-- Start --
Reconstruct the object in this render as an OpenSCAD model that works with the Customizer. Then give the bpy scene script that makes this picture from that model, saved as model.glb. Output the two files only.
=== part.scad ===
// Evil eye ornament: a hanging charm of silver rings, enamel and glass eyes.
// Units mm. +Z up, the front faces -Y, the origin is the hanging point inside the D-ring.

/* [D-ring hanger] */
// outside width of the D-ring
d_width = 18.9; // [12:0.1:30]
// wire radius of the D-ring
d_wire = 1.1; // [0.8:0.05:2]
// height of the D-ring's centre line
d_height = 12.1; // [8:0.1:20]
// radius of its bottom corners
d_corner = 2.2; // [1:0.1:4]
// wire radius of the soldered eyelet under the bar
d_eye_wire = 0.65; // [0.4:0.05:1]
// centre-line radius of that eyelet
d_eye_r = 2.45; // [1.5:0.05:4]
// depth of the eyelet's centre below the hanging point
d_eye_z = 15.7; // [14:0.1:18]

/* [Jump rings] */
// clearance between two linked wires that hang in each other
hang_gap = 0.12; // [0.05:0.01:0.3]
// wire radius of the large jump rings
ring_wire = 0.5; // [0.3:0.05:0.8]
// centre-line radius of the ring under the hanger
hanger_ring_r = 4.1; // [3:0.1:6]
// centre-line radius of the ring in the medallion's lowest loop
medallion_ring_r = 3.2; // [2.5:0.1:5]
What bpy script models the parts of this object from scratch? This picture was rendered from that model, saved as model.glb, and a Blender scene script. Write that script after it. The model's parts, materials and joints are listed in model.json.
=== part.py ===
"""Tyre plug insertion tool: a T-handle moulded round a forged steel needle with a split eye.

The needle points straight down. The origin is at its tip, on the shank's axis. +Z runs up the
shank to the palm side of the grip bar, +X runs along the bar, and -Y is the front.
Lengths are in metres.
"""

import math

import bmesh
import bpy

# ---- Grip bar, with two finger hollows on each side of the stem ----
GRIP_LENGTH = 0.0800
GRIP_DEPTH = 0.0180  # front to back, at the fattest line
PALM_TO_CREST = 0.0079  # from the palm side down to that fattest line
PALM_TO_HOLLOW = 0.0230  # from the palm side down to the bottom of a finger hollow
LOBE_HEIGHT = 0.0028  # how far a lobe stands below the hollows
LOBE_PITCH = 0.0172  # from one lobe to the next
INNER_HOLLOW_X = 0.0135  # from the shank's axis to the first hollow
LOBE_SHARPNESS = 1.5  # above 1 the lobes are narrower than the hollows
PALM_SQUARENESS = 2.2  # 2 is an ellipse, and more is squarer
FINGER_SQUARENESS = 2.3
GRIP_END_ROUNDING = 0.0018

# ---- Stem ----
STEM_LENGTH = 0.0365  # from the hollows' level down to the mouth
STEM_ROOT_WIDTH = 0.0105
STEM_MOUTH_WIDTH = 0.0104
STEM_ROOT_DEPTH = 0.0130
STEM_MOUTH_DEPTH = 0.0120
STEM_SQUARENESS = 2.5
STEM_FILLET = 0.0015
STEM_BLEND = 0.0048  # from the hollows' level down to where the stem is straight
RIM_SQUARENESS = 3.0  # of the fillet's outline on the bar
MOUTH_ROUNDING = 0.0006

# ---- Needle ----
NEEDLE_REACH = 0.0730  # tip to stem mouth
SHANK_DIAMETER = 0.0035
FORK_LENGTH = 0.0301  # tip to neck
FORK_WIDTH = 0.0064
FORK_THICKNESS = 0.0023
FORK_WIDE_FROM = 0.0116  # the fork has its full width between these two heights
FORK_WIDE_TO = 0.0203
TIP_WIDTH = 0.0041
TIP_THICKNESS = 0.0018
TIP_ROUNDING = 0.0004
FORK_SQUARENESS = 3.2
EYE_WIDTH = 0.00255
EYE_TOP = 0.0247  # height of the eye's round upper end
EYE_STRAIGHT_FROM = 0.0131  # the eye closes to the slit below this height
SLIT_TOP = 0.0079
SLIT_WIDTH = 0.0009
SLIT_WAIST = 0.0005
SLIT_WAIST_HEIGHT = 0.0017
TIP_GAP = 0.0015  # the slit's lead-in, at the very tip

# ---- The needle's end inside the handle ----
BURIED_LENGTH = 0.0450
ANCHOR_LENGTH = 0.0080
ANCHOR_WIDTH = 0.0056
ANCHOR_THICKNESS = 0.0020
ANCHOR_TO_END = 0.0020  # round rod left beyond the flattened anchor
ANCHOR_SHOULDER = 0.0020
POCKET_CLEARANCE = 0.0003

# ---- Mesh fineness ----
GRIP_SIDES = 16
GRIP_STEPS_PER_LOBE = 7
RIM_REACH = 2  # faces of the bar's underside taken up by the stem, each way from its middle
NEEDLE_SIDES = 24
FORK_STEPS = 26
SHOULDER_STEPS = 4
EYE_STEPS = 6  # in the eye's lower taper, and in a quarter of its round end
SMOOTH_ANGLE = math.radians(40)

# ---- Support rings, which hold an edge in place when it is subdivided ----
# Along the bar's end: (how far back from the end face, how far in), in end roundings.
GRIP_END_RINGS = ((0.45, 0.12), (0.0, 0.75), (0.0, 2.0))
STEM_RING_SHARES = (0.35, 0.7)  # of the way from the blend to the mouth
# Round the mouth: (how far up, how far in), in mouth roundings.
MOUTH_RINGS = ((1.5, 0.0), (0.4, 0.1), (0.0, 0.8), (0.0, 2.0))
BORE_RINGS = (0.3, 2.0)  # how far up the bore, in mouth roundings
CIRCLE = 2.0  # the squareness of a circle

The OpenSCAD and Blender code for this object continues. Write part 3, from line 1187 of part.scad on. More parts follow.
-- End --
> **GOAL**:
Copy, please, exactly the lines that start at the first line of the data and end at the line containing "d_eye_z = 15.7; // [14:0.1:18]", both kept and no others.

> **REPLY TO THE EXERCISE**:
Reconstruct the object in this render as an OpenSCAD model that works with the Customizer. Then give the bpy scene script that makes this picture from that model, saved as model.glb. Output the two files only.
=== part.scad ===
// Evil eye ornament: a hanging charm of silver rings, enamel and glass eyes.
// Units mm. +Z up, the front faces -Y, the origin is the hanging point inside the D-ring.

/* [D-ring hanger] */
// outside width of the D-ring
d_width = 18.9; // [12:0.1:30]
// wire radius of the D-ring
d_wire = 1.1; // [0.8:0.05:2]
// height of the D-ring's centre line
d_height = 12.1; // [8:0.1:20]
// radius of its bottom corners
d_corner = 2.2; // [1:0.1:4]
// wire radius of the soldered eyelet under the bar
d_eye_wire = 0.65; // [0.4:0.05:1]
// centre-line radius of that eyelet
d_eye_r = 2.45; // [1.5:0.05:4]
// depth of the eyelet's centre below the hanging point
d_eye_z = 15.7; // [14:0.1:18]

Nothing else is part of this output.